Üretici ve tüketici arasındaki fiyat farkının 10 katına kadar çıktığını ifade eden Güllü, şunları kaydetti.
‘’Üretici kazansa biz de yüksek fiyatlara razı oluruz. Ancak üretici kazanmadıkça üretimden vazgeçiyor. Üretim artmazsa gıdaya daha fazla para öderiz. Üretici mutlaka desteklenmeli, aracılar azaltılmalı. Etiket değişiklikleriyle tüketici mağdur ediliyor. ‘Tavsiye edilen satış fiyatı’ uygulaması ambalajlı ürünlerde zorunlu hale getirilmesi, fahiş fiyatlarla mücadelede etkili olacak.’’
"Açık büfe kahvaltı terk edilmeli"
Gıda israfına da dikkat çeken Güllü, açık büfe ve serpme kahvaltı uygulamalarının kaldırılmasını istedi.
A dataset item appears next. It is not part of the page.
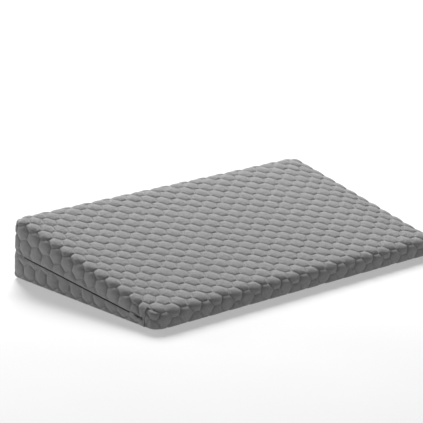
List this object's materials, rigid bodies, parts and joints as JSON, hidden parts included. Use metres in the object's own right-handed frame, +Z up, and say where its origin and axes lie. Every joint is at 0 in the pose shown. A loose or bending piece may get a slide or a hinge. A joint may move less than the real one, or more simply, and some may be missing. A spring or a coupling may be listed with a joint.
{
  "type": "wedge mattress",
  "caption": "Inclined pressure relief wedge: layered foam in a liner and a quilted hexagon knit cover that zips open along one short side.",
  "frame": {"origin": "middle of the underside, at the surface the wedge lies on", "axes": "+X along the long edges, +Y from the thin front edge to the thick back edge, +Z up; the zip is on the -X side"},
  "size_m": [0.6043, 0.3082, 0.0912],
  "materials": {
    "cover_knit": "grey double jersey, quilted in raised hexagon cells",
    "seam_thread": "overlocked polyester thread",
    "woven_tape": "woven polyester tape",
    "coil_nylon": "dark grey nylon coil",
    "slider_metal": "dark grey enamelled zinc",
    "base_foam": "open-cell polyurethane foam",
    "comfort_foam": "viscoelastic foam",
    "liner_jersey": "thin white jersey",
    "label_satin": "blank woven satin"
  },
  "bodies": {
    "wedge": {"foam_base": "base_foam", "foam_comfort_layer": "comfort_foam", "inner_liner": "liner_jersey", "cover_upper": "cover_knit", "cover_lower": "cover_knit", "seam_binding": "woven_tape", "front_seam_binding": "woven_tape", "corner_seam_left": "seam_thread", "corner_seam_right": "seam_thread", "care_label": "label_satin", "zip_tape_upper": "woven_tape", "zip_tape_lower": "woven_tape", "zip_coil_upper": "coil_nylon", "zip_coil_lower": "coil_nylon", "zip_top_stop_upper": "slider_metal", "zip_top_stop_lower": "slider_metal", "zip_bottom_stop": "slider_metal"},
    "slider": {"zip_slider": "slider_metal"},
    "pull_tab": {"zip_pull_tab": "slider_metal"}
  },
  "joints": [
    {"name": "zip_slide", "type": "slide", "parent": "wedge", "child": "slider", "axis": [0, 0.9954, 0.0953], "range_m": [0, 0.2285]},
    {"name": "pull_tab_swing", "type": "hinge", "parent": "slider", "child": "pull_tab", "pos_m": [-0.301, -0.11564, 0.01523], "axis": [0, -0.0953, 0.9954], "range_deg": [0, 170]}
  ]
}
Ali Güllü, “Türkiye’de yılda yaklaşık 30 milyon ton gıda israfı yaşanıyor. Birçok insan açlık çekerken, gıdanın çöpe gitmesi gerçekten korkunç. Açık büfe ve serpme kahvaltılar israfı körüklüyor. Tabaklarımızı tüketeceğimiz kadar doldurmalıyız. Coğrafi işaretli ürünlerin sayısı artırılmalı. Bu ürünler güvenli gıda konusunda önemli. Değerlerimize sahip çıkmalı, ürünlerimizi başka ülkelere kaptırmamalıyız.” dedi.